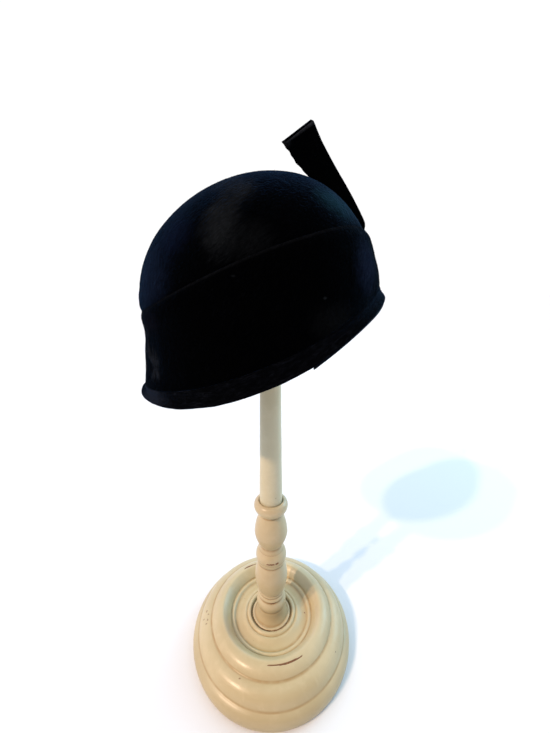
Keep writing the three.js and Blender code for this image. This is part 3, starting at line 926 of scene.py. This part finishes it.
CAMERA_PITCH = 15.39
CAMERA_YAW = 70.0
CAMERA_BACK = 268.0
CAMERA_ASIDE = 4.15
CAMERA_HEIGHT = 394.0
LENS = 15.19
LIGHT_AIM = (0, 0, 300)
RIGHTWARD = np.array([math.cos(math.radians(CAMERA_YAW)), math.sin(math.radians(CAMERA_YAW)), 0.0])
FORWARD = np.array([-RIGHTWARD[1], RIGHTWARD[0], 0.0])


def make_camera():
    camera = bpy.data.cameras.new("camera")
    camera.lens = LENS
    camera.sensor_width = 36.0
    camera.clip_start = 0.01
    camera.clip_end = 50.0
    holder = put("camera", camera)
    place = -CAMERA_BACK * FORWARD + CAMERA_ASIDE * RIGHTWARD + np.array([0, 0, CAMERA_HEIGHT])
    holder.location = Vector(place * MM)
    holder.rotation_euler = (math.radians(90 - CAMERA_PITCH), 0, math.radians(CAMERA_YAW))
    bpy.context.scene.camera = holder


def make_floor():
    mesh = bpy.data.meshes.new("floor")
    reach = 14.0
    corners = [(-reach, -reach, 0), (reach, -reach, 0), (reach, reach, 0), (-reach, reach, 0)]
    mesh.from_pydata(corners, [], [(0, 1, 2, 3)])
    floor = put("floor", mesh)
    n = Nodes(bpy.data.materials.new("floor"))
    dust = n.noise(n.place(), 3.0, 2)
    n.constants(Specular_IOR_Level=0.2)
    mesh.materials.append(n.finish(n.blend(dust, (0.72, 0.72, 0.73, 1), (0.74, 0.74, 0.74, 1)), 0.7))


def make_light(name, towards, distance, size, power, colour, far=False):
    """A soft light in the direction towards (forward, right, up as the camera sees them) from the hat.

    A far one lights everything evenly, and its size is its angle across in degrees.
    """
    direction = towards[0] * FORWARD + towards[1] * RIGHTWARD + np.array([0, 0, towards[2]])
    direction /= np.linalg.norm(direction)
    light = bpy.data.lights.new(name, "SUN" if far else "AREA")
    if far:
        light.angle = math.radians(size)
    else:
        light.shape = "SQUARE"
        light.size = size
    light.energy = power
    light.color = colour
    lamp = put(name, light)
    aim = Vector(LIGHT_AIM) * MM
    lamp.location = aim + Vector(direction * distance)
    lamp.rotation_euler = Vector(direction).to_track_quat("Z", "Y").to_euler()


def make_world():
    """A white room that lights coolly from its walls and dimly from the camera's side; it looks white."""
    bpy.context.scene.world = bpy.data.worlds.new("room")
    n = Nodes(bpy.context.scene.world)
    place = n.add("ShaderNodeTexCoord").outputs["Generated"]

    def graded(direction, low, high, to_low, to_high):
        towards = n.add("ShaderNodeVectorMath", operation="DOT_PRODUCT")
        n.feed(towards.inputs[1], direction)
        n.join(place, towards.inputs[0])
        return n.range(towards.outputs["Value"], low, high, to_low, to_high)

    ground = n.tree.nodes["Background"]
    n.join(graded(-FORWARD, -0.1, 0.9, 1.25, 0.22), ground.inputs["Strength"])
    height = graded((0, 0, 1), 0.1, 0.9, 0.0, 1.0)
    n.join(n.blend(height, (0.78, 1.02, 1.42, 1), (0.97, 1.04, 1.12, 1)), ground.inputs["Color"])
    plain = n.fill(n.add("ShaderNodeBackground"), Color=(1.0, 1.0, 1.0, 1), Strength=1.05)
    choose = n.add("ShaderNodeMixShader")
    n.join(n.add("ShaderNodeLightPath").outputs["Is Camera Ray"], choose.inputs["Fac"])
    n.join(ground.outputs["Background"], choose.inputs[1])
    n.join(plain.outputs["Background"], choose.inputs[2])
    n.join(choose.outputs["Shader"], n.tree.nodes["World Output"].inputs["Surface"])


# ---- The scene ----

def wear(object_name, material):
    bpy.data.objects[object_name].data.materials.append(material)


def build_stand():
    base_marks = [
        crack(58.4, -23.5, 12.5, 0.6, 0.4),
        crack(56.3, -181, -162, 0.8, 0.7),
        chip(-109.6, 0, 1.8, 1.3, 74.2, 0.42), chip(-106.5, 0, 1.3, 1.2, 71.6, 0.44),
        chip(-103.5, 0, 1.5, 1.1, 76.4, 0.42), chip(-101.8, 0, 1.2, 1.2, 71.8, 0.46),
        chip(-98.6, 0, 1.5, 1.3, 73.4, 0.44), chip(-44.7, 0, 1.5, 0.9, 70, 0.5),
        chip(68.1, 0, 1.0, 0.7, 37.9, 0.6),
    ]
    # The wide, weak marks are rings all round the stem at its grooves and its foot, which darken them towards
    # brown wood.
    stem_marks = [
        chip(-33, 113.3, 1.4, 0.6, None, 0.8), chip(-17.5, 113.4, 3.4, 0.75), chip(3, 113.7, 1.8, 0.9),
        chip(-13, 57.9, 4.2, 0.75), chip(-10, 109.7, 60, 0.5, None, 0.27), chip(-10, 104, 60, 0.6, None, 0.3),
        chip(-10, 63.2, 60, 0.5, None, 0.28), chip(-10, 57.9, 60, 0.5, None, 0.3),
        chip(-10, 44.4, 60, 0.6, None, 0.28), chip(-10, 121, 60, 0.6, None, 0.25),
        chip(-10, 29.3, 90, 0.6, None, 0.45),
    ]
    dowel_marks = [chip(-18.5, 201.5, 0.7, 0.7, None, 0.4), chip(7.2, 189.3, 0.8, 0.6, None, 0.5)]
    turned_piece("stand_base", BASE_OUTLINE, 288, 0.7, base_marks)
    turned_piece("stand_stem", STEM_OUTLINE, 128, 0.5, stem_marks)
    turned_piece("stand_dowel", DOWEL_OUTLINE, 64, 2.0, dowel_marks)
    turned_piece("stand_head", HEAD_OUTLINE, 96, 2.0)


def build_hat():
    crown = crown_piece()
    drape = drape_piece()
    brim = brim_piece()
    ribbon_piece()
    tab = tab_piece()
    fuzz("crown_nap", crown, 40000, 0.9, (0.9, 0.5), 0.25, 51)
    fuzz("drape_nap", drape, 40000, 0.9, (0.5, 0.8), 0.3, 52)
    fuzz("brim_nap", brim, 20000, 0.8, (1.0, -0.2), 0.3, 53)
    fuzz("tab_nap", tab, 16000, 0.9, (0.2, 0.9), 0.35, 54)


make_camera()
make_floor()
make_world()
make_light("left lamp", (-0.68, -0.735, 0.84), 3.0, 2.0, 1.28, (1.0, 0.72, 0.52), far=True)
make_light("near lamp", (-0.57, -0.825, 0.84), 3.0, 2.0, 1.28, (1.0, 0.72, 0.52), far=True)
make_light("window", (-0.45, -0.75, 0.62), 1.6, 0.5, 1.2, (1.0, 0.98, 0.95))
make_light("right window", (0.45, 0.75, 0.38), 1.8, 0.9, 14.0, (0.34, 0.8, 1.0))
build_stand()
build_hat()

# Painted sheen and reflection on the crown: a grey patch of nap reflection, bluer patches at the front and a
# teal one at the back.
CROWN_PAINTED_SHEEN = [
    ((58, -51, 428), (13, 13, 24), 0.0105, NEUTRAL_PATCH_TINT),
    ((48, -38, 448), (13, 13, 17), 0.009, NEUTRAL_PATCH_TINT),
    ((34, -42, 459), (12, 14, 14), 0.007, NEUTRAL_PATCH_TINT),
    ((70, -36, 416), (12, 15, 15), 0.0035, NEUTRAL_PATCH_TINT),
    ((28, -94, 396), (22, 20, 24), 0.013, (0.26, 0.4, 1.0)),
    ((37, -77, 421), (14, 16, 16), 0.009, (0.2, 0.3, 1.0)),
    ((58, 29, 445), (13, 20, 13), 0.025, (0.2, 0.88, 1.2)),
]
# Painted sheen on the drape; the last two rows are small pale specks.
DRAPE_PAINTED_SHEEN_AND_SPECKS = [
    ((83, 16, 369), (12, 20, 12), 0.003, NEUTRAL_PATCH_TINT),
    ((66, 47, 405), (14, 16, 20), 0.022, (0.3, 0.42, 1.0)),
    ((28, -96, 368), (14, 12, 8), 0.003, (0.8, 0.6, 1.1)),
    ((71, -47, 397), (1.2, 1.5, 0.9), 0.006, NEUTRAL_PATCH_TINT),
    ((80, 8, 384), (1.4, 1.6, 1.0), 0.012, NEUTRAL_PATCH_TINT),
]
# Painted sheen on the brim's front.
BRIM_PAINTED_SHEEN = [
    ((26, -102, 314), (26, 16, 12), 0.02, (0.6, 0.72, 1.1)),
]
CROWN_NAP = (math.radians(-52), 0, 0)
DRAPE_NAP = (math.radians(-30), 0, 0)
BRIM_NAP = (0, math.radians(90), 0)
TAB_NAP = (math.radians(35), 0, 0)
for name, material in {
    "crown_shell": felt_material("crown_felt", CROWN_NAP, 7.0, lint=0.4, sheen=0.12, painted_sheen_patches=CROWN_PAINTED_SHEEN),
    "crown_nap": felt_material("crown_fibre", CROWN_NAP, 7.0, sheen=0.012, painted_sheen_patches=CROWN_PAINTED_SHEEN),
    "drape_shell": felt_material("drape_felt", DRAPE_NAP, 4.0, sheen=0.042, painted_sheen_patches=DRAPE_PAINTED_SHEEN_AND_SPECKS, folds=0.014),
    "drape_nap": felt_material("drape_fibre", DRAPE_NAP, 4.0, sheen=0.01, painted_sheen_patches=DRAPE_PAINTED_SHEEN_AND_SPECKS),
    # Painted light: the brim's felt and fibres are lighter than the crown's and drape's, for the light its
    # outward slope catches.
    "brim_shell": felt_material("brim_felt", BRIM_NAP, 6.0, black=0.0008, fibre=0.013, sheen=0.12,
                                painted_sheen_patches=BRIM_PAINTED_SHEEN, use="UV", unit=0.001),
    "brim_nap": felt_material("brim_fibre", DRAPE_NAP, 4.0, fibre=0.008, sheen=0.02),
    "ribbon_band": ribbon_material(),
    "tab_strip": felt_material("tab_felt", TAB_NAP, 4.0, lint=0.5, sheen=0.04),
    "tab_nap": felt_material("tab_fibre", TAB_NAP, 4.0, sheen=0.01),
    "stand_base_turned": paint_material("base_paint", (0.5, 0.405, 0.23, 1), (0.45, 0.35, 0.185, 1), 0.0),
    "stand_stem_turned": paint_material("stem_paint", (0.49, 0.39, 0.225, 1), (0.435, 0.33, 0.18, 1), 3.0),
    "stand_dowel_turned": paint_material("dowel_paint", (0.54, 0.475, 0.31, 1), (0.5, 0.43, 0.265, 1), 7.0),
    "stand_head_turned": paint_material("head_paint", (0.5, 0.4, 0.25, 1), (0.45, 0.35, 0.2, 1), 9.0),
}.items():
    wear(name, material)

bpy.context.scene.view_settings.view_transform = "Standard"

************

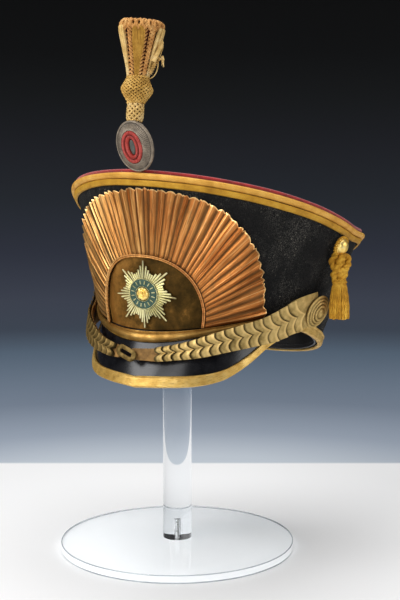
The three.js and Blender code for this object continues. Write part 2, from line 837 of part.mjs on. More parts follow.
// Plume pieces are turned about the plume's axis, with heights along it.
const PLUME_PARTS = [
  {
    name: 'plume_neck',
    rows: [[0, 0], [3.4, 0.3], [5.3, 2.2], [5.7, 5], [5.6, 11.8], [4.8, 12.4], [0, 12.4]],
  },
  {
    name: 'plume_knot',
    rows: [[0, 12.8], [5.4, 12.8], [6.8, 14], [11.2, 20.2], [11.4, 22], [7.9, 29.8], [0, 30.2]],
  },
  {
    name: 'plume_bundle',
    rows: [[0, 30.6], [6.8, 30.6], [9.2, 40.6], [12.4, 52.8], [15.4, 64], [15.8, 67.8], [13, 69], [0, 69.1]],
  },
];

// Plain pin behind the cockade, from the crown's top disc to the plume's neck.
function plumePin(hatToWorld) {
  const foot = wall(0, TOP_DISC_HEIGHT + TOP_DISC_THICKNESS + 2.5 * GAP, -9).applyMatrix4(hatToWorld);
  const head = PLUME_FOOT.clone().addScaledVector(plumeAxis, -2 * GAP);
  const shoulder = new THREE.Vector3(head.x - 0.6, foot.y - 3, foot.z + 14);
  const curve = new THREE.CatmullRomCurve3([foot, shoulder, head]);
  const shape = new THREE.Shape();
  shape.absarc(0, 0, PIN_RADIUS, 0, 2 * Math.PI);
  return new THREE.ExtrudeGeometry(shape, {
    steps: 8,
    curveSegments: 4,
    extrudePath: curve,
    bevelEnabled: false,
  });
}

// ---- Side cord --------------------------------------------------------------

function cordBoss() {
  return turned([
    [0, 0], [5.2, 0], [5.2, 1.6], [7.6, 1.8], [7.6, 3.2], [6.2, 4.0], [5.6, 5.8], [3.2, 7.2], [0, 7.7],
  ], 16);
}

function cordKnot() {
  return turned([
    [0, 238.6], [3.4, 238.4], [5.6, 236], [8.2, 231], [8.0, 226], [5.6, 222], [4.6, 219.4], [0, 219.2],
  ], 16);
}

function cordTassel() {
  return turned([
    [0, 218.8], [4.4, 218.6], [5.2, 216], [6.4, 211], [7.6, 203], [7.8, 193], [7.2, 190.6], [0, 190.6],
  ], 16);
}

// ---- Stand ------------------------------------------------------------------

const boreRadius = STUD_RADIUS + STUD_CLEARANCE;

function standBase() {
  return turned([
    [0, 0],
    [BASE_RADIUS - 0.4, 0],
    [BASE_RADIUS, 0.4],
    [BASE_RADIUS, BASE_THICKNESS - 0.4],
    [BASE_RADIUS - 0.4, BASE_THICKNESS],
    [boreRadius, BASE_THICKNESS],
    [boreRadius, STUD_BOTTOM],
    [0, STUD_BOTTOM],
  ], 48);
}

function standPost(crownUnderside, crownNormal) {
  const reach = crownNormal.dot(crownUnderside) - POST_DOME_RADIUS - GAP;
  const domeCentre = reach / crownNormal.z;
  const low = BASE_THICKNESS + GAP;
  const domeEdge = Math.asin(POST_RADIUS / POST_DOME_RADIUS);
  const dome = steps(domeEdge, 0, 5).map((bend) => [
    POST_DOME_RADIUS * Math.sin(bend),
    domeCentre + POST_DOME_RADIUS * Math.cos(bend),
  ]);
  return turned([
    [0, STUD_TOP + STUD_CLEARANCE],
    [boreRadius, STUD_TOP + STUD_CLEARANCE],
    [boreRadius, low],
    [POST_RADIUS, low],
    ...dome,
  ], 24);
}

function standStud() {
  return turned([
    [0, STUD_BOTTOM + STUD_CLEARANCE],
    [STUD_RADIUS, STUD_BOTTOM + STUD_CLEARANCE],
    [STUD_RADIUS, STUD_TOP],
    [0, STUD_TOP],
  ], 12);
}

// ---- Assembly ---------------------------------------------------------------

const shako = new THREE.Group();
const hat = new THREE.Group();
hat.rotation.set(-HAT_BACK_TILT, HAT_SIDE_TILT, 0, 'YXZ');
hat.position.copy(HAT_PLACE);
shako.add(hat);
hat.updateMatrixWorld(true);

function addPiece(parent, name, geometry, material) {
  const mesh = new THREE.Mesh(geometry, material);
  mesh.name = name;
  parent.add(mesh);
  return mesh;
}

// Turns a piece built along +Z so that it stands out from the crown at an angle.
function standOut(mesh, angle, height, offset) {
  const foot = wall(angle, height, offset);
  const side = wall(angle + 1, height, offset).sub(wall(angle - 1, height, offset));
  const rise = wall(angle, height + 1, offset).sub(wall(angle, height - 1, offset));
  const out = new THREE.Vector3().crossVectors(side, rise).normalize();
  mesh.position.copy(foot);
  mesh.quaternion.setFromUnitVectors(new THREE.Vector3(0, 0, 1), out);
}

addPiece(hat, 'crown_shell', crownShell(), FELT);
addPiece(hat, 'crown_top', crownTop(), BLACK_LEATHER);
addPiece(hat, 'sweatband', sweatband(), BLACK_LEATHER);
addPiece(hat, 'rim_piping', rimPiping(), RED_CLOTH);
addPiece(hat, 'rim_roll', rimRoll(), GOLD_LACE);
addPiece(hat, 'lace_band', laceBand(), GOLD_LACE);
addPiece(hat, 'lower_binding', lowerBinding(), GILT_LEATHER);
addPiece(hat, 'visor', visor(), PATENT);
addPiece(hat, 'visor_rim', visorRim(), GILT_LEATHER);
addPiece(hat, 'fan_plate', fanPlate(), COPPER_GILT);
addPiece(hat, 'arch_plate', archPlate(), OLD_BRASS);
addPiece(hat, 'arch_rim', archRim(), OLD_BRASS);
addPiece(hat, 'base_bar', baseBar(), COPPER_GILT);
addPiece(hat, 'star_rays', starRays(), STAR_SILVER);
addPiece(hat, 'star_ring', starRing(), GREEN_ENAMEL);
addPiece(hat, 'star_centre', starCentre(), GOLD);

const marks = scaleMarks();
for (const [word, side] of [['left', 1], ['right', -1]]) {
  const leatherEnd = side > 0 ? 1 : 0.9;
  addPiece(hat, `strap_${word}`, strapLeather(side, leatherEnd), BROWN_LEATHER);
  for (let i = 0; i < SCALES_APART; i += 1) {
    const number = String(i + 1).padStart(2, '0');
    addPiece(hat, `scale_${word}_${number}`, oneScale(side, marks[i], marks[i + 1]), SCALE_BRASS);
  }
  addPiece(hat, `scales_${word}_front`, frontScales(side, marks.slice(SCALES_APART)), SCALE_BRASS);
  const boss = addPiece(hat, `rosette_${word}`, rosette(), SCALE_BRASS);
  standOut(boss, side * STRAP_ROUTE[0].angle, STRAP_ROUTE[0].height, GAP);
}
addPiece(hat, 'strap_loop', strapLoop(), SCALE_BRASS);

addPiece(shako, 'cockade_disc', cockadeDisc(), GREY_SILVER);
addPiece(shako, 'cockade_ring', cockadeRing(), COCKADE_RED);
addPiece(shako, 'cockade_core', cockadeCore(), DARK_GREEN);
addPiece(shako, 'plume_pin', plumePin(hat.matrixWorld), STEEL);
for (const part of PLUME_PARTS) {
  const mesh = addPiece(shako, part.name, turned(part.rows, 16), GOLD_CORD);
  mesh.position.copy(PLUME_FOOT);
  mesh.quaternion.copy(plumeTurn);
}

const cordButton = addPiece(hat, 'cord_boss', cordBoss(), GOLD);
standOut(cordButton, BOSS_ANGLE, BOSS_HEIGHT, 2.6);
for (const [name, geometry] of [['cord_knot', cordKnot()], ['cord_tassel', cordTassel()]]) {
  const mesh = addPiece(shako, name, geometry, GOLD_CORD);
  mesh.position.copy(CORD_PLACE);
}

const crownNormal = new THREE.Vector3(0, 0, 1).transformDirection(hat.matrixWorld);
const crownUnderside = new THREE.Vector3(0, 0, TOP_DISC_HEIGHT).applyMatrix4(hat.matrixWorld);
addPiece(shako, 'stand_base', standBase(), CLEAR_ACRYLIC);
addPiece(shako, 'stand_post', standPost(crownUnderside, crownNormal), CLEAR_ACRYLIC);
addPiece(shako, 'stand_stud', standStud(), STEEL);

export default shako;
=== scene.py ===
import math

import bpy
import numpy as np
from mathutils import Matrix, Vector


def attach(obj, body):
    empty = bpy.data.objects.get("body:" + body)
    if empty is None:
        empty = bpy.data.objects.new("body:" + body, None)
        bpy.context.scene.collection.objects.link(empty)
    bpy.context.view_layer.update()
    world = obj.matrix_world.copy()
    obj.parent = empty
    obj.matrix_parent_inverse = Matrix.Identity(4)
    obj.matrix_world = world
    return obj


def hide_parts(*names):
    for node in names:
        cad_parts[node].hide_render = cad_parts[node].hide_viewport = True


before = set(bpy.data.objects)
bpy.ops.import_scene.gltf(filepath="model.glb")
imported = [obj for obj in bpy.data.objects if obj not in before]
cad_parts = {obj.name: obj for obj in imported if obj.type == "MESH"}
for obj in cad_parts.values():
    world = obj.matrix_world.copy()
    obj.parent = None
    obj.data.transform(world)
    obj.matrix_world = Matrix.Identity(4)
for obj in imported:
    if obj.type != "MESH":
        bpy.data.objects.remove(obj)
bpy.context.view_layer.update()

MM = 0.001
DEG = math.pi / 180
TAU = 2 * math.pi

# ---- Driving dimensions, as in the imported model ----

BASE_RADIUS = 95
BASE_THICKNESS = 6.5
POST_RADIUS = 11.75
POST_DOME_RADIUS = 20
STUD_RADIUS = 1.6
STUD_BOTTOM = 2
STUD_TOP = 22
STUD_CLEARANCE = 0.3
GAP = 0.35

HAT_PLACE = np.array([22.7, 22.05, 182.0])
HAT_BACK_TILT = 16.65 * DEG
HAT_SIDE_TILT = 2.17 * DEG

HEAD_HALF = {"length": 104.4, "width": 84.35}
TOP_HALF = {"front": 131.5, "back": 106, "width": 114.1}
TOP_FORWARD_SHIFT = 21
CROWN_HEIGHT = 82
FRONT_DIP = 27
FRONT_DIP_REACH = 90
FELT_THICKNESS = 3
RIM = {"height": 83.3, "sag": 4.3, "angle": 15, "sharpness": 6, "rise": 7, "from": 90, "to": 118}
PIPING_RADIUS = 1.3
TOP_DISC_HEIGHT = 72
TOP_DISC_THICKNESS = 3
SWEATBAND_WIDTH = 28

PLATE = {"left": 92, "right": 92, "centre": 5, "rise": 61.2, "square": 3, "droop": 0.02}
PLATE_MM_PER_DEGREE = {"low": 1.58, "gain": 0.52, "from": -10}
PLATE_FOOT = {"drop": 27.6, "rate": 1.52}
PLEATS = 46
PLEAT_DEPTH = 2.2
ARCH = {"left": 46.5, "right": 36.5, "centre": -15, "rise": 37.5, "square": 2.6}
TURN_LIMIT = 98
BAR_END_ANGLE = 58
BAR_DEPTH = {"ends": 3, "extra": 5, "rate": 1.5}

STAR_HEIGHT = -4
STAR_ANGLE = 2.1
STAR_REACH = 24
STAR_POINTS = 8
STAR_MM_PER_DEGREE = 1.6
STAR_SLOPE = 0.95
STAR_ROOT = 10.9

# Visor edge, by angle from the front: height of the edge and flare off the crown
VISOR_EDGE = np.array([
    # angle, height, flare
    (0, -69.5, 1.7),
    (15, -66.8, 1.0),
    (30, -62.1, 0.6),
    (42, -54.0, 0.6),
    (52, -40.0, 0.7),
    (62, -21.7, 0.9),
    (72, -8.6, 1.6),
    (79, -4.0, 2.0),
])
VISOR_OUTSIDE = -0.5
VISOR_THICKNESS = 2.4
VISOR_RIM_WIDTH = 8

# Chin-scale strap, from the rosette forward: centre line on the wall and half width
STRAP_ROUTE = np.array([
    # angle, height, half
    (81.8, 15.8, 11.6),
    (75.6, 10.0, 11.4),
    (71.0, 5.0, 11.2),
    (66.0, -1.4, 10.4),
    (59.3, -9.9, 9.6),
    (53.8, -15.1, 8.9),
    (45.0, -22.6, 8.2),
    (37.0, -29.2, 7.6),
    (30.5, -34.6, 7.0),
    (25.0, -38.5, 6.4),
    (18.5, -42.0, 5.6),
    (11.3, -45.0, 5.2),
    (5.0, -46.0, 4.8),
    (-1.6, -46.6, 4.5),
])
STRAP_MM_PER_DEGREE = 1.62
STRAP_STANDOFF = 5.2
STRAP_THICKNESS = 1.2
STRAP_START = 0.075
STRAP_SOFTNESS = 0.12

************

The line containing "Keep writing the" opens the part, and the line containing "from the hat." closes it. Output that part exactly, with both, and only that.

Keep writing the three.js and Blender code for this image. This is part 3, starting at line 926 of scene.py. This part finishes it.
CAMERA_PITCH = 15.39
CAMERA_YAW = 70.0
CAMERA_BACK = 268.0
CAMERA_ASIDE = 4.15
CAMERA_HEIGHT = 394.0
LENS = 15.19
LIGHT_AIM = (0, 0, 300)
RIGHTWARD = np.array([math.cos(math.radians(CAMERA_YAW)), math.sin(math.radians(CAMERA_YAW)), 0.0])
FORWARD = np.array([-RIGHTWARD[1], RIGHTWARD[0], 0.0])


def make_camera():
    camera = bpy.data.cameras.new("camera")
    camera.lens = LENS
    camera.sensor_width = 36.0
    camera.clip_start = 0.01
    camera.clip_end = 50.0
    holder = put("camera", camera)
    place = -CAMERA_BACK * FORWARD + CAMERA_ASIDE * RIGHTWARD + np.array([0, 0, CAMERA_HEIGHT])
    holder.location = Vector(place * MM)
    holder.rotation_euler = (math.radians(90 - CAMERA_PITCH), 0, math.radians(CAMERA_YAW))
    bpy.context.scene.camera = holder


def make_floor():
    mesh = bpy.data.meshes.new("floor")
    reach = 14.0
    corners = [(-reach, -reach, 0), (reach, -reach, 0), (reach, reach, 0), (-reach, reach, 0)]
    mesh.from_pydata(corners, [], [(0, 1, 2, 3)])
    floor = put("floor", mesh)
    n = Nodes(bpy.data.materials.new("floor"))
    dust = n.noise(n.place(), 3.0, 2)
    n.constants(Specular_IOR_Level=0.2)
    mesh.materials.append(n.finish(n.blend(dust, (0.72, 0.72, 0.73, 1), (0.74, 0.74, 0.74, 1)), 0.7))


def make_light(name, towards, distance, size, power, colour, far=False):
    """A soft light in the direction towards (forward, right, up as the camera sees them) from the hat.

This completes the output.